À tel point que, bientôt, le décor l'emporta sur la simple addition d'objets, ces derniers se trouvant en quelque sorte médiatisés. Médiatisés par ceux qui possédaient, médiatisés également dans le regard de ceux qui ne possédaient pas et qui entendaient à l'occasion, à l'heure d'une voie communiste possible, redéfinir les valeurs humaines. (Mais les communistes ne dénonçaient pas la profusion des objets. Ce qu'ils dénonçaient, c'était leur mode de production qui aliénait le prolétariat pas encore devenu consommateur : la valeur d'échange enrichissait le capital et donc les possédants. En aucun cas, ils n'auraient célébré l'objet artisanal et, d'ailleurs, les résistances déployées par certains, en URSS, à l'heure de la standardisation de l'objet, reprochant à la marchandise d'être dénuée d'âme, provoquèrent la foudre des intellectuels communistes qui n'y voyaient qu'une résistance de la réaction.)

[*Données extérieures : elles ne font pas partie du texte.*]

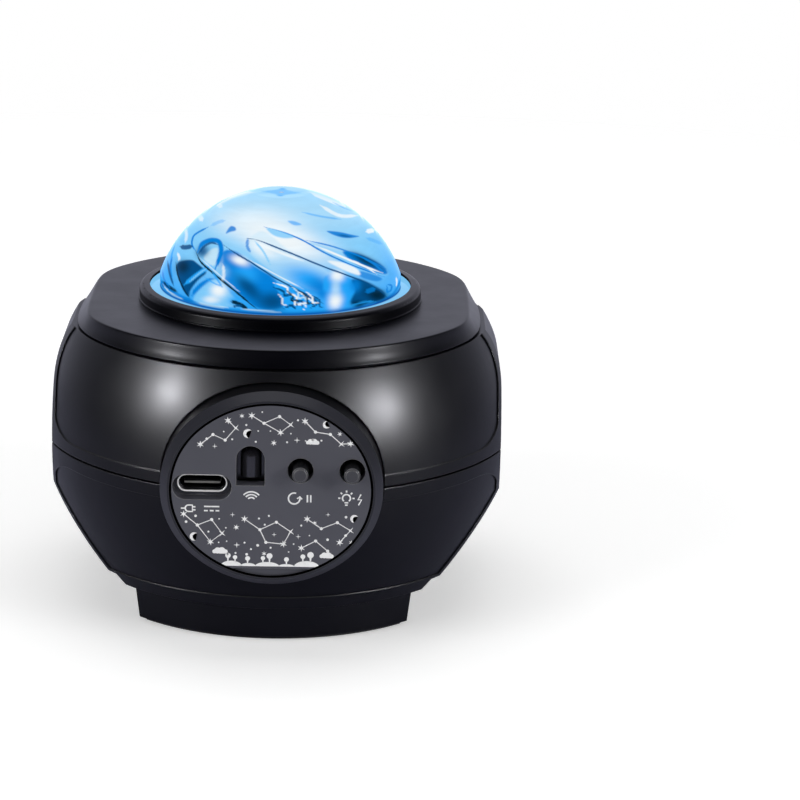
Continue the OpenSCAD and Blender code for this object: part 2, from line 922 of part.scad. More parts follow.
module ir_receiver() {
    body_front = plate_back - 0.2;
    middle = ir_pos.y + ir_h / 2;
    color("#08080a") on_front() {
        translate([ir_pos.x, middle, body_front - ir_body_t / 2]) {
            cube([ir_body_w, ir_body_h, ir_body_t], center = true);
        }
        // Rounded lens column
        translate([ir_pos.x, 0, body_front - 0.3]) {
            intersection() {
                union() {
                    translate([0, ir_pos.y + 1, 0]) rotate([-90, 0, 0]) {
                        cylinder(r = ir_lens_r, h = ir_h - ir_w / 2 - 1);
                    }
                    translate([0, ir_pos.y + ir_h - ir_w / 2, 0]) sphere(r = ir_lens_r);
                }
                translate([-ir_w / 2, 0, 0]) cube([ir_w, 2 * ir_h, ir_w]);
            }
        }
        for (leg = [-1, 0, 1]) {
            translate([ir_pos.x + leg * 2 - 0.25, middle - 0.25, drum_back]) {
                cube([0.5, 0.5, body_front - ir_body_t / 2 - drum_back]);
            }
        }
    }
}

// Screws through a board into the bosses of a drum
module drum_screws() {
    for (boss = drum_bosses) {
        translate([boss.x, boss.y, board_back]) screw(small_screw_r, small_head_r, small_head_h, drum_screw_len);
    }
}

module panel_screws() {
    color("silver") on_front() drum_screws();
}

// --- Speaker ---

module speaker_bezel() {
    color("#2c2d31") on_back() oval_bezel();
}

module speaker_grille() {
    rows = floor(panel_half_h / (grille_pitch * sin(60)));
    columns = floor(panel_half_w / grille_pitch);
    limit = panel_half_w - plate_inset - 2.4;
    color("#3a3b41") on_back() difference() {
        face_plate();
        for (row = [-rows : rows]) {
            for (column = [-columns : columns]) {
                x = (column + (abs(row) % 2) / 2) * grille_pitch;
                y = row * grille_pitch * sin(60);
                if (norm([x, y * panel_w / panel_h]) < limit) {
                    translate([x, y, plate_back - over]) cylinder(r = grille_hole_r, h = 10, $fn = 16);
                }
            }
        }
        oval_disc(plate_back - over, plate_back + 1.2, plate_inset + 1.4);
    }
}

module speaker_mount() {
    color("#202124") on_back() difference() {
        oval_disc(board_back, drum_back, board_inset);
        translate([0, 0, board_back - over]) cylinder(r = speaker_r - 1.7, h = board_t + 2 * over);
        for (boss = drum_bosses) {
            translate([boss.x, boss.y, board_back - over]) {
                cylinder(r = small_screw_r + gap, h = board_t + 2 * over, $fn = 32);
            }
        }
    }
}

module speaker_basket() {
    rim_d = board_back - speaker_rim_t;
    back_d = board_back - basket_depth;
    color("gray") on_back() difference() {
        rotate_extrude() polygon([
            [speaker_r - 2, board_back], [speaker_r, board_back], [speaker_r, rim_d],
            [speaker_r - 1.4, rim_d], [magnet_r, back_d], [5, back_d], [5, back_d + 1],
            [magnet_r - 0.5, back_d + 1], [speaker_r - 2, rim_d],
        ]);
        for (turn = [45 : 90 : 315]) {
            rotate([0, 0, turn]) translate([8, -3, back_d + 1.4]) cube([4.6, 6, 3.6]);
        }
    }
}

module speaker_magnet() {
    back_d = board_back - basket_depth;
    color("#55565a") on_back() {
        translate([0, 0, back_d - magnet_h]) cylinder(r = magnet_r, h = magnet_h - 1);
        translate([0, 0, back_d - 1]) cylinder(r = magnet_r - 0.6, h = 1);
        translate([0, 0, back_d - 0.5]) cylinder(r = 3.4, h = 2.4);
    }
}

module speaker_cone() {
    front_d = board_back - 0.1;
    deep_d = board_back - 4.2;
    edge_r = speaker_r - 2.1;
    color("#2b2b2b") on_back() {
        rotate_extrude() difference() {
            polygon([
                [edge_r, front_d - 0.5], [edge_r, front_d], [edge_r - 0.4, front_d],
                [edge_r - 2, front_d - 0.3], [4.4, deep_d + 0.5], [4.4, deep_d - 0.4],
                [edge_r - 2, front_d - 0.9],
            ]);
        }
        difference() {
            translate([0, 0, deep_d - 3]) sphere(r = 5.6);
            translate([0, 0, deep_d - 3]) sphere(r = 5);
            translate([-6, -6, deep_d - 10]) cube([12, 12, 10]);
        }
    }
}

module speaker_screws() {
    color("silver") on_back() drum_screws();
}

// --- Main board ---

module main_board() {
    color("darkgreen") difference() {
        translate([-main_board_x / 2, -main_board_y / 2, main_board_z]) {
            cube([main_board_x, main_board_y, board_t]);
        }
        corners(main_hole_x, main_hole_y) translate([0, 0, main_board_z - over]) {
            cylinder(r = small_screw_r + gap, h = board_t + 2 * over, $fn = 32);
        }
    }
}

// Processor, audio amplifier, sockets and capacitors, as separate solids
module board_parts() {
    top = main_board_z + board_t;
    color("#303030") translate([0, 0, top]) {
        translate([-11, -4, 0]) cube([7, 7, 1.2]);
        translate([3, 4, 0]) cube([5, 4, 1.2]);
        for (x = [-16, -8, 0, 8]) {
            translate([x, 10.5, 0]) cube([5.6, 4, 5]);
        }
        for (x = [13, 18]) {
            translate([x, -8, 0]) cylinder(r = 2.2, h = 6.6);
        }
        translate([-14, -13, 0]) cube([6, 3.4, 3.2]);
    }
}

module board_screws() {
    color("silver") corners(main_hole_x, main_hole_y) {
        translate([0, 0, main_board_z + board_t]) rotate([180, 0, 0]) {
            screw(small_screw_r, small_head_r, small_head_h, 4.2);
        }
    }
}

// --- Lens deck and light source ---

module lens_deck() {
    clamp_boss_r = 2.4;
    color("#d9d9d6") difference() {
        union() {
            intersection() {
                translate([0, 0, deck_z]) cylinder(r = deck_r, h = deck_t);
                translate([-deck_half_x, -deck_half_y, deck_z]) {
                    cube([2 * deck_half_x, 2 * deck_half_y, deck_t]);
                }
            }
            translate([0, 0, deck_z]) cylinder(r = hub_shoulder_r, h = deck_t + hub_shoulder_h);
            translate([0, 0, deck_z]) cylinder(r = hub_r, h = clip_z - deck_z);
            translate([0, 0, deck_z]) cylinder(r = clip_seat_r, h = clip_z + clip_h - deck_z);
            for (side = [-1, 1]) {
                translate([motor_x, side * clamp_screw_y, deck_z - 4]) {
                    cylinder(r = clamp_boss_r, h = 4 + deck_t / 2);
                }
            }
        }
        translate([0, 0, deck_z - over]) cylinder(r = hub_inner_r, h = 40);
        translate([motor_x, 0, deck_z]) {
            cube([gearbox_x + 2 * gap, gearbox_y + 2 * gap, 10], center = true);
            for (side = [-1, 1]) {
                translate([0, side * clamp_screw_y, -3]) {
                    cylinder(r = small_screw_r + 0.02, h = 10, $fn = 32);
                }
            }
        }
        corners(deck_boss_x, deck_boss_y) translate([0, 0, deck_z - over]) {
            cylinder(r = screw_r + gap, h = deck_t + 2 * over);
        }
        for (side = [-1, 1]) {
            translate([0, side * sink_screw_ring, deck_z - over]) {
                cylinder(r = small_screw_r + 0.02, h = 6 + over, $fn = 32);
            }
        }
    }
}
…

Les romans de Nizan regorgent de ces décors, de ces intérieurs qui font sens et qui désignent au lecteur l'ennemi : regardez ces objets accumulés qui sont le propre de la bourgeoisie. Le recours au décor pour signaler leur statut social ou leurs positions idéologiques est même à ce point ancrée dans la bourgeoisie - nous dit Nizan - qu'il se manifeste même chez celle de la jeunesse bourgeoise qui feint de prendre fait et cause pour la révolution : l'intérieur épuré d'une chambre de bonne (achetée par papa), le minimum de confort, le portrait de Lénine trônant en bonne place en disent davantage sur ce que le jeune personnage veut sociologiquement et idéologiquement signifier que sur ce qu'il est sociologiquement. (Rien n'a vraiment changé aujourd'hui : un intérieur bourgeois épuré ne signifie pas l'indifférence à l'objet. L'absence même de l'objet célèbre sa valeur et le prix de son renoncement. Son absence est retentissante et signale tout sauf l'indifférence.)

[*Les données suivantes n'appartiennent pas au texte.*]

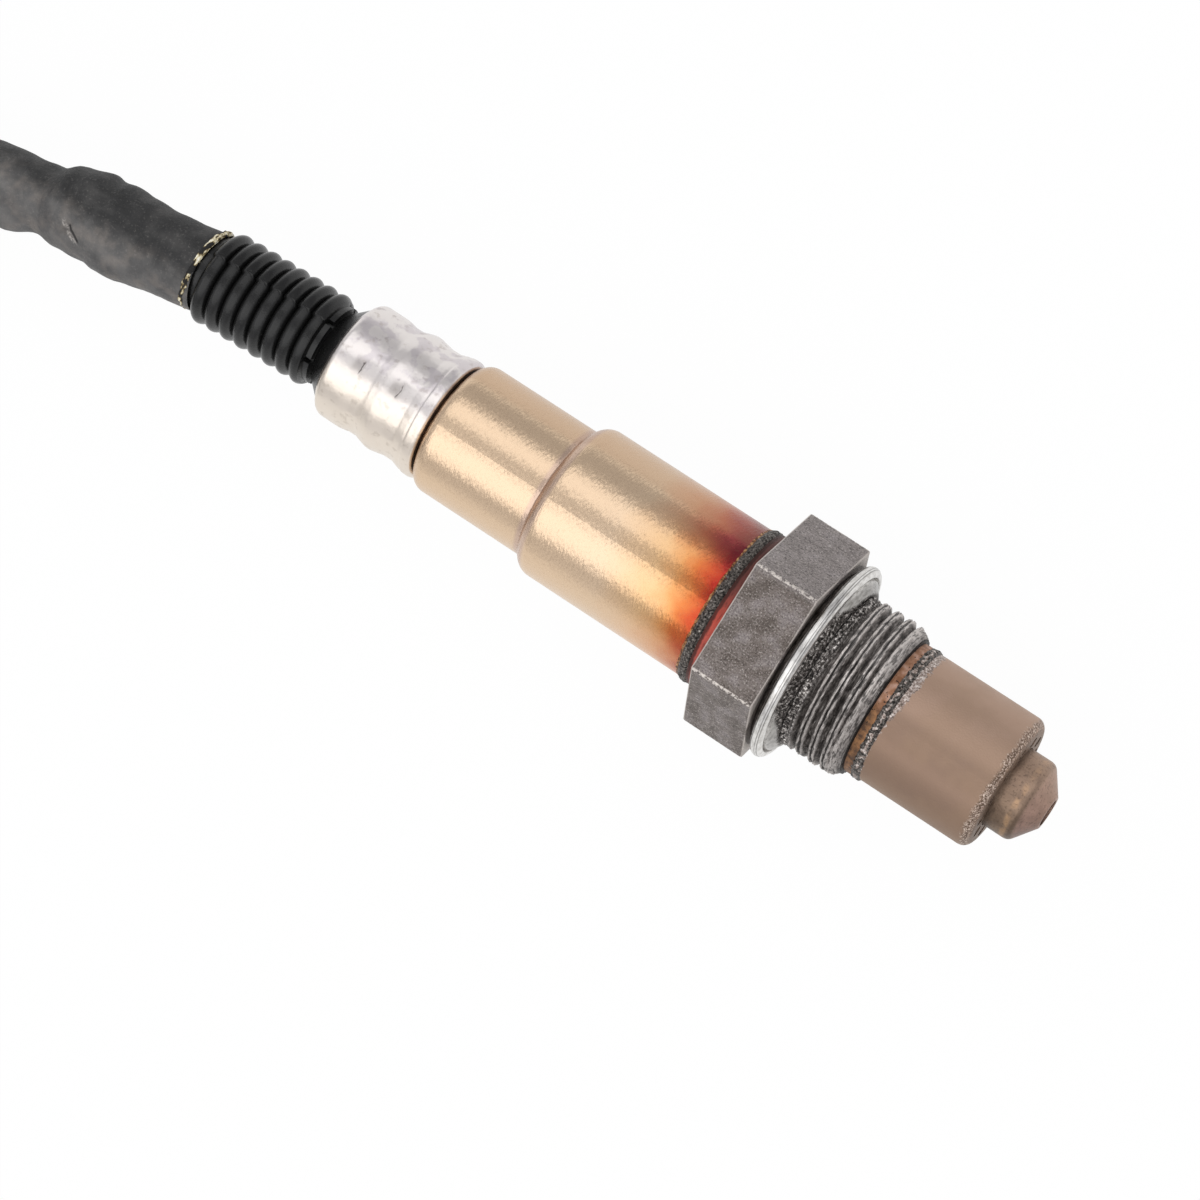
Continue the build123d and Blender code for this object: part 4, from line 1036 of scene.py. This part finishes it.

Après avoir suscité l'intérêt des artistes, lesquels dénonçaient à l'occasion leur inquiétante profusion ou célébraient le retour à l'objet unique - c'est-à-dire artisanal -, après avoir essaimé dans les couches financièrement inférieures, l'objet (la chose), est devenu à son tour un objet d'étude philosophique (Heidegger, Arendt, Simondon, etc.), historique (Mumford), sociologique (Baudrillard).

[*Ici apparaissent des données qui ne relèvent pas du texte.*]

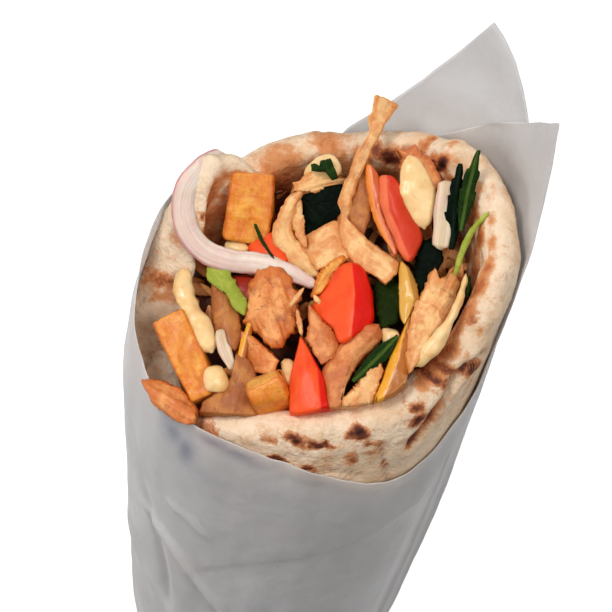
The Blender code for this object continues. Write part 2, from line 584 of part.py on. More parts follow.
# ---------------------------------------------------------------- the whole
def main():
    for obj in list(bpy.data.objects):
        bpy.data.objects.remove(obj, do_unlink=True)
    wrap = bpy.data.collections.new("gyro_wrap")
    cutters = bpy.data.collections.new("cutters")
    cutters.hide_render = True
    for collection in (wrap, cutters):
        bpy.context.scene.collection.children.link(collection)

    done = [make_bread(wrap), make_paper(wrap, cutters)]
    lay_filling()
    for name, slot, bm in PIECES:
        obj = new_object(name, bm, slot, wrap)
        cut(obj, done, cutters)
        done.append(obj)
    cut(make_core(wrap), done, cutters, 1.5)

    low, high = box_of(bpy.data.objects["paper"])
    for obj in wrap.objects:
        start, end = box_of(obj)
        low = [min(a, b) for a, b in zip(low, start)]
        high = [max(a, b) for a, b in zip(high, end)]
    shift = Matrix.Translation((-(low[0] + high[0]) / 2, -(low[1] + high[1]) / 2, -low[2]))
    shift = Matrix.Scale(MM, 4) @ shift
    for obj in wrap.objects:
        obj.data.transform(shift)
        obj.data.shade_smooth()
        obj.data.set_sharp_from_angle(angle=math.radians(38))
    for obj in list(cutters.objects):
        bpy.data.objects.remove(obj, do_unlink=True)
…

En 1972, dans sa  Théorie des objets, Abraham Moles définit plusieurs types de rapports à l'objet :
- mode ascétique : l'homme se méfie du pouvoir magnétique des choses et de l'emprise que les objets, perçus comme des ennemis vaguement dangereux, ont sur lui ;
- mode hédoniste : le plaisir de la possession atteint son paroxysme ;
- mode agressif : s'approprier l'objet dans un refus total de l'aliénation, casser, détruire (l'exemple des hordes barbares) ;
- mode de l'acquisition : l'être disparaît derrière les possessions ;
- mode esthétique : acquisitions répétées mais avec des critères étroitement définis et avec une forte censure interne ;
- mode surréaliste : intérêt manifeste pour la disposition des objets. Expérience rare et exigeante ;
- mode fonctionnaliste : l'objet est réduit à sa fonction ;
- mode kitsch : plaisir hédoniste de la possession mâtinée de pseudo-fonctionnalisme.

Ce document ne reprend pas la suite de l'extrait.